Justice SOUTER took no part in the consideration or decision of
this case.
[
Footnote 1]
Cheek did file what the Court of Appeals described as a
frivolous return in 1982.
[
Footnote 2]
Because petitioner filed a refund claim for the entire amount
withheld by his employer in 1982, petitioner was also charged under
18 U.S.C. § 287 with one count of presenting a claim to an
agency of the United States knowing the claim to be false and
fraudulent.
[
Footnote 3]
In March, 1982, Cheek and another employee of the company sued
American Airlines to challenge the withholding of federal income
taxes. In April, 1982, Cheek sued the IRS in the United States Tax
Court, asserting that he was not a taxpayer or a person for
purposes of the Internal Revenue Code, that his wages were not
income, and making several other related claims. Cheek and four
others also filed an action against the United States and the CIR
in Federal District Court, claiming that withholding taxes from
their wages violated the Sixteenth Amendment.
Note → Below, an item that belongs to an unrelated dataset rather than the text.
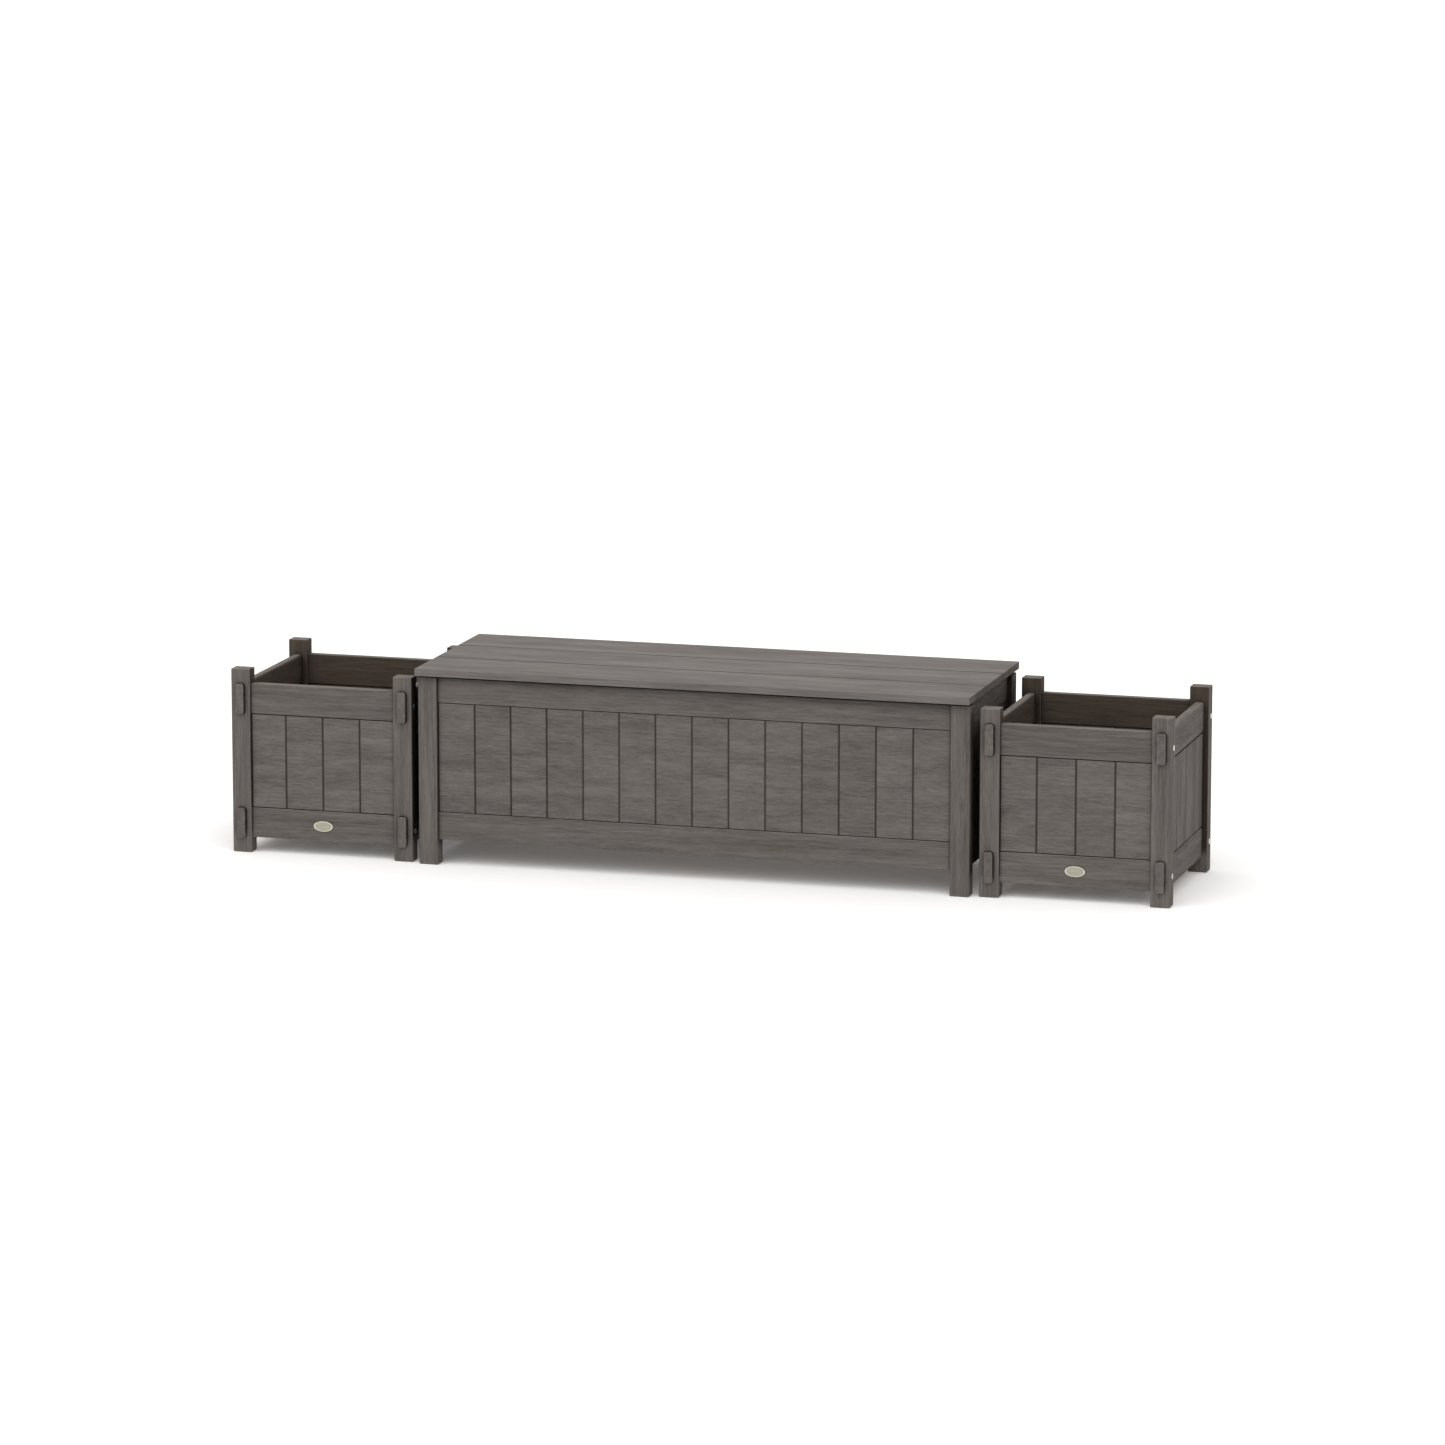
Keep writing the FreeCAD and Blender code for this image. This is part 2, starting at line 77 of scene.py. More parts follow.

Finally, in 1985,
Cheek filed claims with the IRS seeking to have refunded the taxes
withheld from his wages in 1983 and 1984. When these claims were
not allowed, he brought suit in the District Court claiming that
the withholding was an unconstitutional taking of his property and
that his wages were not income. In dismissing this action as
frivolous, the District Court imposed costs and attorneys fees of
$1,500 and a sanction under Rule 11 in the amount of $10,000. The
Court of Appeals agreed that Cheek's claims were frivolous, reduced
the District Court sanction to $5,000 and imposed an additional
sanction of $1,500 for bringing a frivolous appeal.
[
Footnote 4]
The attorney also advised that, despite the Fifth Amendment, the
filing of a tax return was required and that a person could
challenge the constitutionality of the system by suing for a refund
after the taxes had been withheld, or by putting himself "at risk
of criminal prosecution."
[
Footnote 5]
"The defendant has testified as to what he states are his
interpretations of the United States Constitution, court opinions,
common law and other materials he has reviewed. . . . He has also
introduced materials which contain references to quotations from
the United States Constitution, court opinions, statutes, and other
sources."
"He testified he relied on his interpretations and on these
materials in concluding that he was not a person required to file
income tax returns for the year or years charged, was not required
to pay income taxes, and that he could claim exempt status on his
W-4 forms, and that he could claim refunds of all moneys
withheld."
App. 75-76.
"Among other things, Mr. Cheek contends that his wages from a
private employer, American Airlines, does not constitute income
under the Internal Revenue Service laws."
Id. at 81.
[
Footnote 6]
A note signed by all 12 jurors also informed the judge that,
although the jury found petitioner guilty, several jurors wanted to
express their personal opinions of the case, and that notes from
these individual jurors to the court were "a complaint against the
narrow & hard expression under the constraints of the law."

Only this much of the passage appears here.